2023/03/14

米国eHealthジャーナル第84号

Akili Interactive、従業員の約30%を削減へ

精神疾患, ジャーナル第84号, ゲーミフィケーション, Akili, VC投資・M&A・決算, デジタルセラピューティクス

不況下でより長いランウェイを確保

一部報道は1月18日、小児の注意欠陥・多動性障害(ADHD)患者向けのデジタル・セラピューティクス(DTx)を手掛けるAkili Interactive(以下、Akili)が従業員の約30%を削減する計画であると報じた。 Akiliが証券取引委員会(SEC)に提出した書類によると、46人が影響を受けるこのレイオフは、2023年第1四半期末までに完了する見込み。

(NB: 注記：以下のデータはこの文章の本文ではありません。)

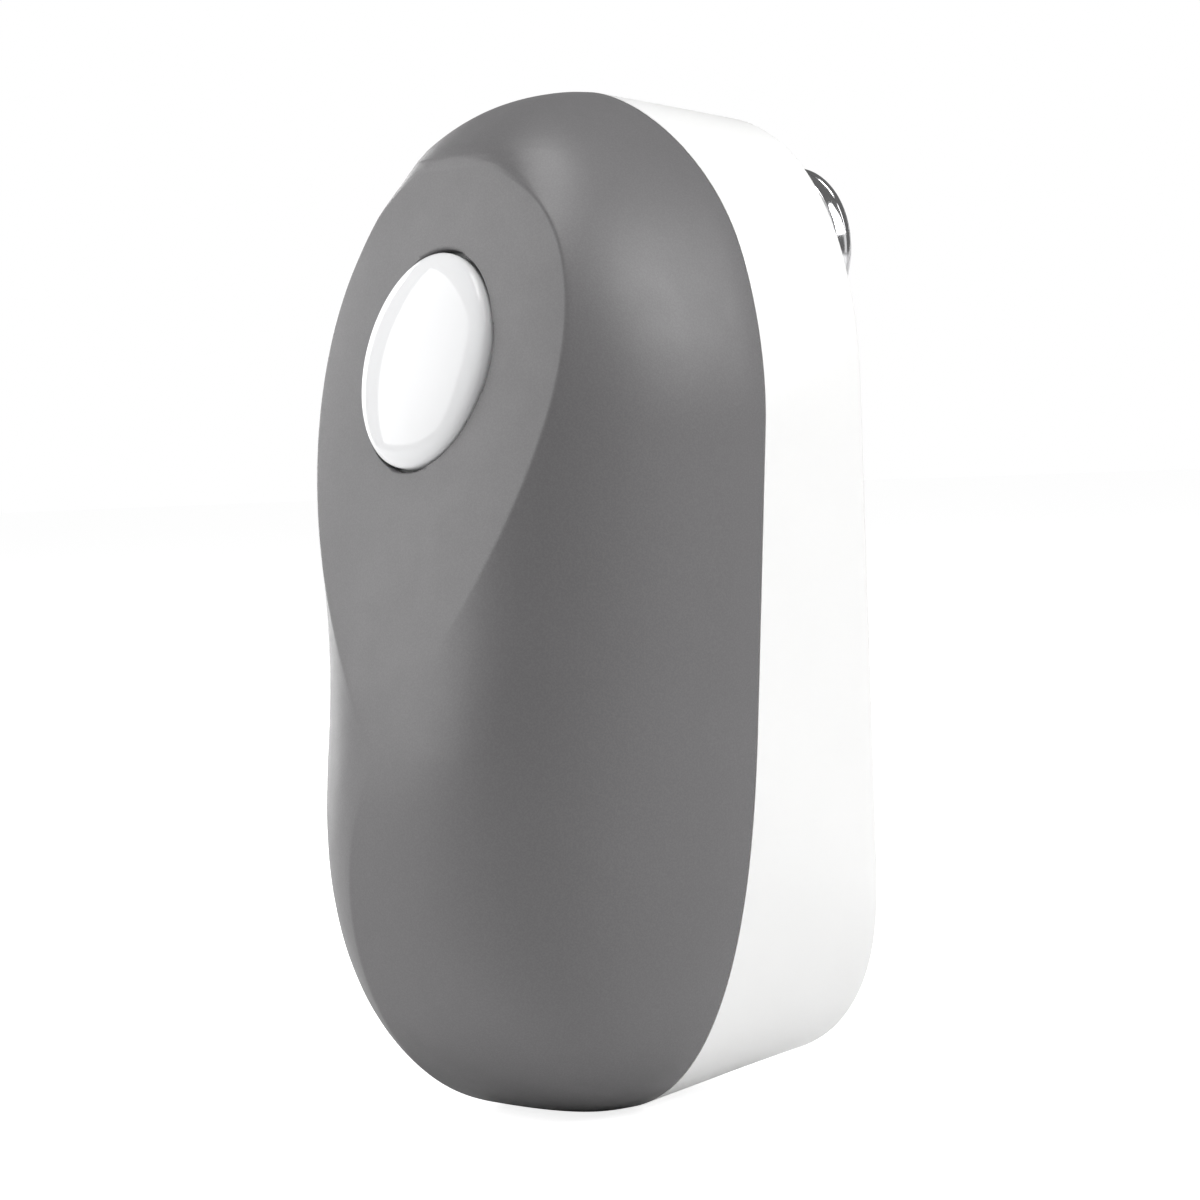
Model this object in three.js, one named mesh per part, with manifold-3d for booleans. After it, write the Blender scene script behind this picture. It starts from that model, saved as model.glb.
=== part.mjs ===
// Hand-held electric can opener, standing on its tail end.
// Millimetres. +Z runs up the body to the head, -Y faces the push button, +Y faces the flat underside
// that lies on the can, +X is to the right when the button is in front. The origin is on the foot.

import * as THREE from 'three';
import { mergeVertices } from 'three/addons/utils/BufferGeometryUtils.js';
import Module from 'manifold-3d';

const wasm = await Module();
wasm.setup();

// ---------------------------------------------------------------------------------------------
// Driving dimensions
// ---------------------------------------------------------------------------------------------

// Body
const bodyLength = 180;
const bodyHalfWidth = 42;
const undersideY = 40; // the flat back that lies on the can
const seamAtFoot = 4; // where the joint plane of the shells meets the foot
const seamLean = 0.082; // the joint between the shells moves back this much per millimetre of height
const wall = 2.2;
const footCut = 0.8; // how much of the rounded tail end is cut flat to stand on
const seamGap = 0.3; // shadow gap between the two shells
const gap = 0.3; // clearance between pieces that touch

// Outline of the body where the shells meet, and of the flat back, which is a little smaller
const seamHeadCurve = 60.3; // the head arc starts this far from the head
const seamTailCurve = 73.26; // the tail arc starts this far from the tail
const seamHeadPower = 1.8; // 2 is an ellipse, and more is squarer
const seamTailPower = 2.65;
const backHeadCurve = 54.54;
const backTailCurve = 41.94;
const backHeadPower = 2.25;
const backTailPower = 2.55;
const backSideInset = 2.8;
const backHeadInset = 4;
const backTailInset = 4.7;

// Front of the top cover
const crestHeight = 50.4; // highest point of the cover above the joint plane, at the waist
const waistFromTail = 66; // where the drop-shaped panel runs out into the S-shaped crest
const panelTopFromHead = 11.8;
const panelHalfWidth = 33;
const panelSlope = 0.0764;
const panelBend = 0.0008;
const panelCrown = 0.0033; // sideways curvature of the panel
const panelPeak = 0.6513; // where the panel is widest, as a share of its length
const panelTaper = 0.535; // roundness of the panel's wide end
const crestSwing = 10.6; // how far the crest moves to the left on the tail
const crestReach = 16; // how soon below the waist it does so
const crestEase = 1.2;
const rightFlankPower = 3.07; // roundness of the flanks and of both ends of the cover
const leftFlankPower = 2.1;
const coverTailPower = 2.3;
const coverHeadPower = 2.2;
const coverDomeFromHead = 30; // the dome of the head starts here, under the panel
const flankBlend = 32; // the left flank takes the shape of the right one over this length
const seamCurl = 0.0078; // forward curl of the joint at the head, per mm squared
const seamCurlFromHead = 30;

// Push button
const buttonFromHead = 47;
const buttonHalfWidth = 16.3;
const buttonHalfLength = 19.1;
const buttonDome = 3.4;
const buttonTravel = 2.5;
const buttonGap = 0.7; // ring between the button and the cover
const stemRadius = 2.6;
const boardDepth = 21; // circuit board below the middle of the panel
const boardThickness = 1.6;

// Cells
const cellRadius = 7.25;
const cellLength = 49.2;
const cellNub = 1.3;
const cellPitch = 14.85;
const cellCount = 4;
const cellFromTail = 19.5;
const contactSpringLength = 2.6;
const contactThickness = 0.4;

// Drive train, counted from the motor to the feed wheel
const gearModule = 0.8;
const motorTeeth = 10;
const wheelTeeth = 36;
const pinionTeeth = 10;
const lastPinionTeeth = 12;
const outputTeeth = 40;
const backlash = 0.26;
const layerHeight = 4.1; // distance between two neighbouring gear layers
const gearWidth = 3.6;
const gearboxPlate = 2;
const axleRadius = 1.5;
const driveShaftRadius = 2.5;
const motorRadius = 12;
const motorLength = 30;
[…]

マサチューセッツ州ボストン拠点のAkiliは、8~12歳のADHD患者における注意機能の改善を適応としたビデオゲーム基盤の処方箋DTxである「EndeavorRx」について、2020年6月にFDA承認を獲得した。実質的に同等な製品が存在しない、安全性リスクが低~中程度の革新的医療機器を対象とするデノボ(de novo)申請経路で承認されたEndeavorRxは、ゲームを活用してユーザーの行動変容を促す「ゲーミフィケーション」を用いた疾患治療製品をFDAが承認する初のケースであるとともに、ADHDに関連する症状の改善を目的として承認された初の処方箋DTxでもある。

CEO兼共同創業者のEddie Martucci氏は、従業員に宛てたEメールメッセージの中で、「現在の経済環境下でAkiliが独立性を維持するためにはオペレーションを縮小する必要がある。社内外の支出を削減して持続可能な経営モデルを確立し、黒字体質への転換を目指す」と述べた。今後は、EndeavorRxの普及と適用範囲の拡大に注力するとしている。

Akiliは、注力分野を定めてその資本を確保するために、ADHD以外のプログラムを保留にするという。影響を受けるプログラムには、自閉症スペクトラム障害(ASD)、多発性硬化症(MS)、大うつ病性障害を適応症とするDTx候補や、試験開始が予定されていた認知モニタリング・プログラムなどが含まれる。

Akiliは2022年8月に、特別買収目的会社(SPAC)であるSocial Capital Suvretta Holdings Corp(以下、SCS)との合併を完了し、ナスダックに上場を果たした。SPACとは、それ自体は特定の事業を持たずに、主に未公開会社・事業を買収することのみを目的とした投資ビークルで、事業を営む被買収会社を存続会社として上場させる機能を持つ。しかし上場後に株価は暴落し、2022年第3四半期には5,320万ドルの純損失を計上した。EndeavorRxの2022年第3四半期売上は、わずか8万2,000ドルだった。

SEC提出書類でAkiliは、2023年の非GAAPベースの営業費用について5,500万ドルから6,000万ドルになると予想している。同社は今回の人員削減により、2025年第1四半期までキャッシュランウェイ(企業がキャッシュ不足に陥るまでの残存期間)が確保されたと述べている。